We should have been funding the Syria Kurds since 2011.
Free Syrian Army:
The Free Syrian Army (FSA) may be the largest of the Syrian Opposition – 1,000 – 25,000.
On 23 September 2011, the Free Syrian Army merged with the Free Officers Movement; Western observers like The Wall Street Journal considered the FSA since then the main military defectors group. Free Syrian Army was estimated in December 2011 to number between 1,000 and 25,000 men. 90 percent of the FSA consists of Sunni Muslims, but a small minority are (Shia) Alawites and some Druze fought in FSA units, some FSA units are led by Druze. As for further ethnic minorities, a Palestinian rebel commander in the Yarmouk enclave in southern Damascus in 2012 considered his rebel brigade to be part of FSA.

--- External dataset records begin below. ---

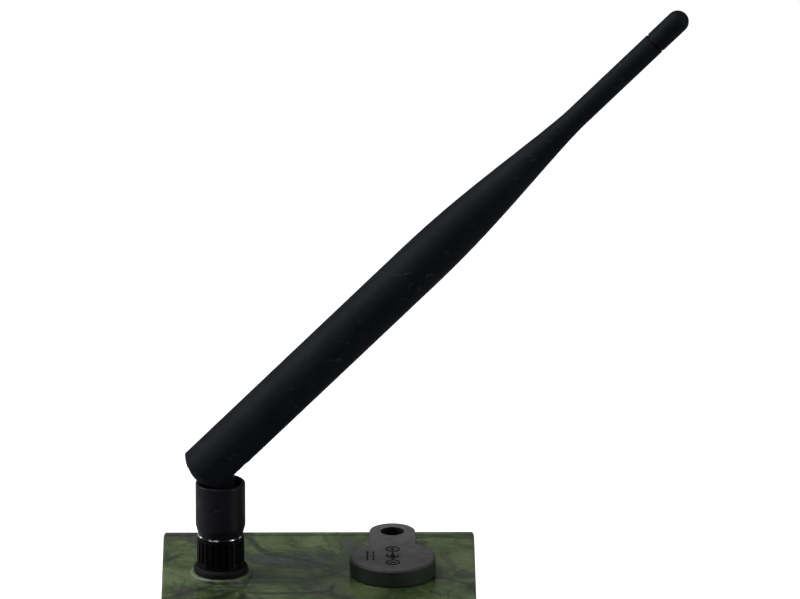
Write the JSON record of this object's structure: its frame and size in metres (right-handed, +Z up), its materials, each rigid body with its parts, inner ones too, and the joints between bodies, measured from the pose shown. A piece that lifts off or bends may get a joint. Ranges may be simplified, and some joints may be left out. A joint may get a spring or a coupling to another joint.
{
  "type": "trail camera",
  "caption": "Camouflaged trail camera box with hinged front, folding tapered antenna, rubber port plug, infrared lamp window and strap bracket.",
  "frame": {"origin": "mouth of the tripod socket at the centre of the box's bottom face", "axes": "+Z up, the lens looks along -Y, +X towards the side with the hinge"},
  "size_m": [0.1548, 0.0906, 0.2896],
  "materials": {
    "camo_shell": "olive moulding with a satin printed camouflage film",
    "black_rubber": "satin black rubberised moulding",
    "black_plastic": "fine satin black moulding",
    "dark_plastic": "satin charcoal moulding",
    "grey_rubber": "matt dark grey rubber",
    "panel_plastic": "fine-grained grey moulding",
    "steel": "bright drawn steel",
    "nickel": "nickel plated",
    "brass": "bright turned brass",
    "circuit_board": "green solder mask",
    "cell_wrap": "plain printed cell sleeve",
    "clear_glass": "polished, coated",
    "dark_window": "dark infrared-pass acrylic",
    "fresnel": "milky polyethylene",
    "led_epoxy": "tinted clear epoxy",
    "red_lens": "translucent red",
    "screen": "glossy display",
    "card_blue": "smooth card moulding",
    "card_pale": "smooth card with gold contacts",
    "key_red": "matt silicone key",
    "red_lead": "insulated lead"
  },
  "bodies": {
    "case": {"rear_case": "camo_shell", "back_plate": "camo_shell", "back_plate_screws": "steel", "tree_bracket": "dark_plastic", "bracket_screws": "steel", "tripod_bush": "brass", "case_gasket": "black_rubber", "hinge_pins": "steel", "latch_pin": "steel", "battery_tray": "dark_plastic", "battery_cells": "cell_wrap", "battery_contacts": "nickel", "modem_board": "circuit_board", "modem_module": "nickel", "sim_holder": "nickel", "contact_pads": "brass", "antenna_port": "brass", "port_nut": "brass", "port_seal": "grey_rubber", "antenna_lead": "black_rubber", "power_lead": "red_lead", "dc_jack": "black_plastic"},
    "cover": {"front_cover": "camo_shell", "inner_panel": "panel_plastic", "panel_screws": "steel", "lens_bezel": "black_plastic", "lens_window": "clear_glass", "lens_barrel": "black_plastic", "lens_glass": "clear_glass", "image_sensor": "circuit_board", "ir_window": "dark_window", "ir_board": "circuit_board", "ir_leds": "led_epoxy", "pir_lens": "fresnel", "side_pir_lenses": "fresnel", "pir_sensors": "nickel", "indicator_lens": "red_lens", "light_sensor": "fresnel", "main_board": "circuit_board", "lcd_module": "screen", "sd_holder": "nickel", "usb_port": "nickel", "contact_pins": "brass"},
    "latch": {"latch_clip": "dark_plastic"},
    "plug": {"port_plug": "grey_rubber"},
    "sim": {"sim_card": "card_pale"},
    "sd": {"sd_card": "card_blue"},
    "coupling_nut": {"antenna_nut": "black_plastic"},
    "swivel_base": {"antenna_ferrule": "nickel", "antenna_collar": "black_plastic"},
    "blade": {"antenna_pivot_pin": "black_plastic", "antenna_blade": "black_rubber", "antenna_tip": "black_rubber", "antenna_radiator": "brass"},
    "key_up": {"key_up": "dark_plastic"},
    "key_down": {"key_down": "dark_plastic"},
    "key_left": {"key_left": "dark_plastic"},
    "key_right": {"key_right": "dark_plastic"},
    "key_ok": {"key_ok": "key_red"},
    "mode_switch": {"mode_switch": "dark_plastic"}
  },
  "joints": [
    {"name": "cover_hinge", "type": "hinge", "parent": "case", "child": "cover", "pos_m": [0.044, -0.0133, 0.0675], "axis": [0, 0, 1], "range_deg": [0, 120]},
    {"name": "latch_swing", "type": "hinge", "parent": "case", "child": "latch", "pos_m": [-0.0444, 0.004, 0.0675], "axis": [0, 0, -1], "range_deg": [-25, 65]},
    {"name": "plug_lift", "type": "slide", "parent": "case", "child": "plug", "axis": [0, 0, 1], "range_m": [0, 0.014]},
    {"name": "sim_eject", "type": "slide", "parent": "case", "child": "sim", "axis": [0, -1, 0], "range_m": [0, 0.004]},
    {"name": "coupling_nut_spin", "type": "hinge", "parent": "case", "child": "coupling_nut", "pos_m": [-0.0256, 0.0058, 0.142], "axis": [0, 0, 1], "continuous": true},
    {"name": "antenna_swivel", "type": "hinge", "parent": "case", "child": "swivel_base", "pos_m": [-0.0256, 0.0058, 0.15], "axis": [0, 0, 1], "continuous": true},
    {"name": "antenna_fold", "type": "hinge", "parent": "swivel_base", "child": "blade", "pos_m": [-0.0256, 0.0058, 0.1685], "axis": [0, 1, 0], "range_deg": [-45, 45]},
    {"name": "sd_eject", "type": "slide", "parent": "cover", "child": "sd", "axis": [0, 0, -1], "range_m": [0, 0.004]},
    {"name": "mode_switch_slide", "type": "slide", "parent": "cover", "child": "mode_switch", "axis": [1, 0, 0], "range_m": [-0.004, 0.004]},
    {"name": "key_up_press", "type": "slide", "parent": "cover", "child": "key_up", "axis": [0, -1, 0], "range_m": [0, 0.0008], "stiffness_N_per_m": 400, "springref_m": -0.0005},
    {"name": "key_down_press", "type": "slide", "parent": "cover", "child": "key_down", "axis": [0, -1, 0], "range_m": [0, 0.0008], "stiffness_N_per_m": 400, "springref_m": -0.0005},
    {"name": "key_left_press", "type": "slide", "parent": "cover", "child": "key_left", "axis": [0, -1, 0], "range_m": [0, 0.0008], "stiffness_N_per_m": 400, "springref_m": -0.0005},
    {"name": "key_right_press", "type": "slide", "parent": "cover", "child": "key_right", "axis": [0, -1, 0], "range_m": [0, 0.0008], "stiffness_N_per_m": 400, "springref_m": -0.0005},
    {"name": "key_ok_press", "type": "slide", "parent": "cover", "child": "key_ok", "axis": [0, -1, 0], "range_m": [0, 0.0008], "stiffness_N_per_m": 400, "springref_m": -0.0005}
  ]
}
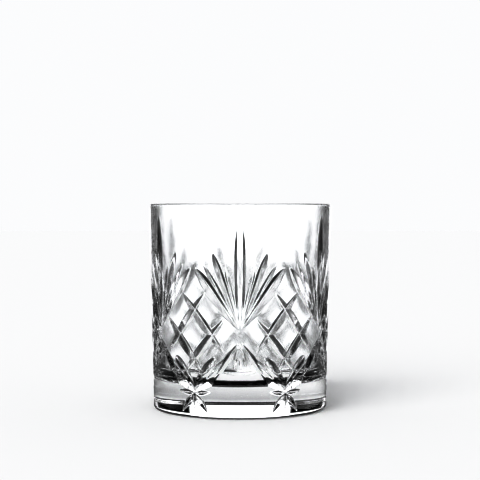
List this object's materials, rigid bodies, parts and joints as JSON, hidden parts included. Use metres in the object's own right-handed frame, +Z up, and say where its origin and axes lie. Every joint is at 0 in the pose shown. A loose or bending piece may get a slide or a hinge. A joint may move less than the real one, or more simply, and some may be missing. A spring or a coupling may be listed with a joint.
{
  "type": "whiskey tumbler",
  "caption": "Straight-sided whiskey tumbler in clear pressed glass, with a thick base and a wall cut with fans, a diamond lattice and small stars",
  "frame": {"origin": "centre of the resting face, on the axis of the glass", "axes": "+Z up along the axis from the foot to the rim; a fan of cuts faces -Y, towards the viewer"},
  "size_m": [0.084, 0.084, 0.094],
  "materials": {
    "glass": "clear, polished, pressed"
  },
  "bodies": {
    "root": {"glass_body": "glass"}
  },
  "joints": []
}
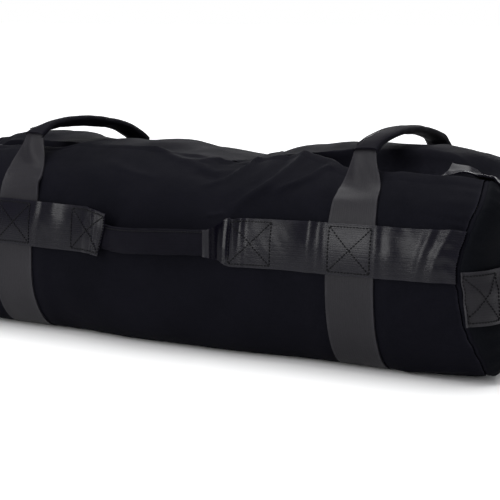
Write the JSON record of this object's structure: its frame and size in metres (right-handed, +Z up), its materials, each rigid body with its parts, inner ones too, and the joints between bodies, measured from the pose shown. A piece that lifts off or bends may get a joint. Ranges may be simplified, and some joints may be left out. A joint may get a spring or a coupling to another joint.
{
  "type": "training sandbag",
  "caption": "Barrel-shaped fabric sandbag with webbing straps, padded grab handles on its top, sides and ends, and a zipped top over sand-filled inner bags.",
  "frame": {"origin": "middle of the underside's bounding box, on the surface that the bag lies on", "axes": "+X along the bag, +Z up, and the front face with the nearer handle looks along -Y"},
  "size_m": [0.7322, 0.2952, 0.232],
  "materials": {
    "fabric_black": "woven, matt",
    "webbing_grey": "ribbed webbing",
    "webbing_dark": "ribbed webbing, slight sheen",
    "sleeve_black": "woven, padded",
    "zip_black": "moulded",
    "zip_metal": "dark coated",
    "liner_grey": "plain weave",
    "sand_tan": "loose grains"
  },
  "bodies": {
    "bag": {"bag_body": "fabric_black", "end_panel_left": "fabric_black", "end_panel_right": "fabric_black", "end_piping_left": "fabric_black", "end_piping_right": "fabric_black", "zip_placket": "fabric_black", "girth_strap_left": "webbing_grey", "girth_strap_right": "webbing_grey", "zip_tab_left": "webbing_grey", "zip_tab_right": "webbing_grey", "end_anchor_left_front": "webbing_grey", "end_anchor_left_rear": "webbing_grey", "end_anchor_right_front": "webbing_grey", "end_anchor_right_rear": "webbing_grey", "front_band_left": "webbing_dark", "front_band_right": "webbing_dark", "rear_band_left": "webbing_dark", "rear_band_right": "webbing_dark", "zip_tape_front": "zip_black", "zip_tape_rear": "zip_black", "zip_teeth_front": "zip_black", "zip_teeth_rear": "zip_black", "zip_stop_left": "zip_metal", "zip_stop_right": "zip_metal", "filler_bag_1": "liner_grey", "filler_bag_2": "liner_grey", "filler_bag_3": "liner_grey", "filler_bag_4": "liner_grey", "filler_closure_1": "zip_black", "filler_closure_2": "zip_black", "filler_closure_3": "zip_black", "filler_closure_4": "zip_black", "sand_load_1": "sand_tan", "sand_load_2": "sand_tan", "sand_load_3": "sand_tan", "sand_load_4": "sand_tan"},
    "top_handle_left": {"top_handle_webbing_left": "webbing_grey", "top_handle_sleeve_left": "sleeve_black"},
    "top_handle_right": {"top_handle_webbing_right": "webbing_grey", "top_handle_sleeve_right": "sleeve_black"},
    "front_handle": {"front_handle_webbing": "webbing_dark", "front_handle_sleeve": "sleeve_black"},
    "rear_handle": {"rear_handle_webbing": "webbing_dark", "rear_handle_sleeve": "sleeve_black"},
    "end_handle_left": {"end_handle_left_webbing": "webbing_dark", "end_handle_left_sleeve": "sleeve_black"},
    "end_handle_right": {"end_handle_right_webbing": "webbing_dark", "end_handle_right_sleeve": "sleeve_black"},
    "zip_slider": {"zip_slider": "zip_metal"},
    "zip_pull": {"zip_pull": "zip_metal"}
  },
  "joints": [
    {"name": "top_handle_left_tilt", "type": "hinge", "parent": "bag", "child": "top_handle_left", "pos_m": [-0.1915, 0, 0.20357], "axis": [0, 1, 0], "range_deg": [-42, 42]},
    {"name": "top_handle_right_tilt", "type": "hinge", "parent": "bag", "child": "top_handle_right", "pos_m": [0.2015, 0, 0.20438], "axis": [0, 1, 0], "range_deg": [-42, 42]},
    {"name": "front_handle_tilt", "type": "hinge", "parent": "bag", "child": "front_handle", "pos_m": [0, -0.12711, 0.12], "axis": [1, 0, 0], "range_deg": [-30, 18]},
    {"name": "rear_handle_tilt", "type": "hinge", "parent": "bag", "child": "rear_handle", "pos_m": [0, 0.12711, 0.12], "axis": [1, 0, 0], "range_deg": [-18, 30]},
    {"name": "end_handle_left_tilt", "type": "hinge", "parent": "bag", "child": "end_handle_left", "pos_m": [-0.34564, 0, 0.08], "axis": [0, 1, 0], "range_deg": [-27, 27]},
    {"name": "end_handle_right_tilt", "type": "hinge", "parent": "bag", "child": "end_handle_right", "pos_m": [0.34564, 0, 0.08], "axis": [0, 1, 0], "range_deg": [-27, 27]},
    {"name": "zip_slide", "type": "slide", "parent": "bag", "child": "zip_slider", "axis": [1, 0, 0], "range_m": [0, 0.466]},
    {"name": "zip_pull_turn", "type": "hinge", "parent": "zip_slider", "child": "zip_pull", "pos_m": [-0.22, -0.05, 0.1804], "axis": [0, 1, 0], "range_deg": [0, 170]}
  ]
}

Why do we have a CIA? If I was Obama, I would wonder what I am getting for the
$15B? I would have wanted to know who to fund in 2011 forward since my policy was to overthrow Assad.
Why weren’t we training and funding the FSA in 2011 forward? Since President Obama has done a 180 I can conclude the 2011 passive policy was wrong.
[ISIL - Islamic State of Iraq and the Levanthttp://en.wikipedia.org/... ]
ISIL was started in 2004 as The Free commonly known as "al-Qaeda in Iraq" (AQI) by Abu Musab al-Zarqawi who was killed in 2006. Abu Bakr al-Baghdadi is the current leader. The size of ISIL is anywhere from 15k to 30k. The composition is former al-Qaeda in Iraq, Salaam’s former Baathist, foreign fighters (scary because they can come home to US or Europe).
What Next?
Syria and Iraq are a mess. Getting ISIL out of Iraq is doable. Iran would never let ISIL occupy part of Iraq. Medium and long term (10 15 years) Iraq will still stay a mess because the Shias (Shi'a) do not have the democratic mindset to be inclusive with the Sunnis or Kurds.
In my opinion, Syria will be like the Lebanese Civil War which lasted from 1975 to 1990. After years and blood the side were probably exhausted. Same will happen in Syria.
US cannot save everyone in the world. As a matter of fact, if we are involved directly in ground combat, we would BE the problem. All we can do is fund our allies and keep ISIL off balance.